Der Referentenentwurf für ein Gesetz für eine faire Kassenwahl (GKV-FKG) gehe weit über die Ziele des Koalitionsvertrages hinaus und beschränkt sich längst nicht nur auf den Morbiditätsorientierten Risikostrukturausgleich (Morbi-RSA), betont Huml. Er strebe vielmehr eine Neuordnung des Kassenwettbewerbs und der aufsichtsrechtlichen Zuständigkeiten durch eine durchgreifende Organisationsreform der Krankenkassen an.

Auch ein wenig Lob für Spahn

Es gibt auch Aspekte an Spahns Forderung, die begrüßt werden. „Hinsichtlich der vorgesehenen Änderungen am Morbi-RSA kann der Referentenentwurf teilweise begrüßt werden, da er die Einführung einer regionalen Komponente beinhaltet und insoweit den Koalitionsvertrag umsetzt. Der Morbi-RSA ist ein Finanzausgleich zwischen den gesetzlichen Krankenkassen. Er soll die ungleiche Versichertenstruktur der Kassen ausgleichen. Gründe dafür sind zum einen die freie Kassenwahl und zum anderen die Verpflichtung der Kassen, jeden Beitrittswilligen aufzunehmen.“

Doch am Ende steht ein Nein. „Im Hinblick auf die Organisationsänderungen, insbesondere die bundesweite Ausdehnung aller Krankenkassen (mit Ausnahme der rein betrieblich gebundenen BKKen) lehnen wir den Entwurf des GKV-FKG ab; diese Vorschläge sind zudem auch nicht vom Koalitionsvertrag abgedeckt“, erklärt Huml.
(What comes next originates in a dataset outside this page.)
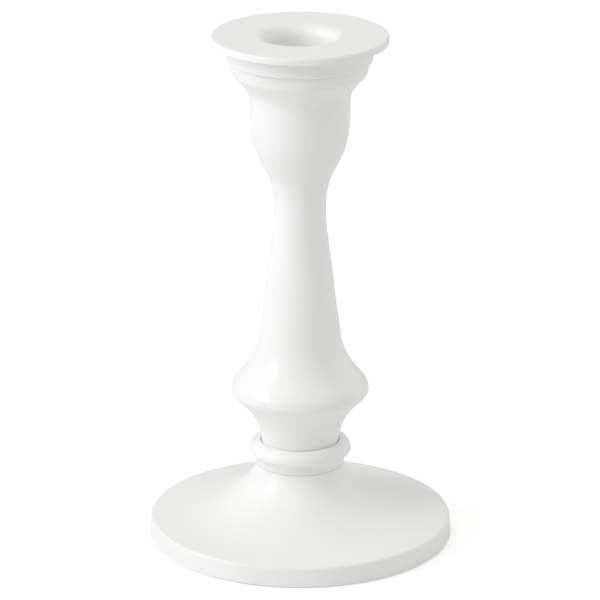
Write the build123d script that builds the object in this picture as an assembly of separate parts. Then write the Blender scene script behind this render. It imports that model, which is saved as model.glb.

Der Gesetzentwurf stelle einen Angriff auf den Föderalismus sowie ferner auch die Selbstverwaltung des GKV-Spitzenverbandes dar. Die Länder haben in Form eines Umlaufbeschluss der Gesundheitsministerkonferenz vom 09. April 2019 ihre Ablehnung zum Gesetzentwurf im Hinblick auf diese Zentralisierungstendenzen in der Gesundheitsversorgung „einstimmig geäußert“.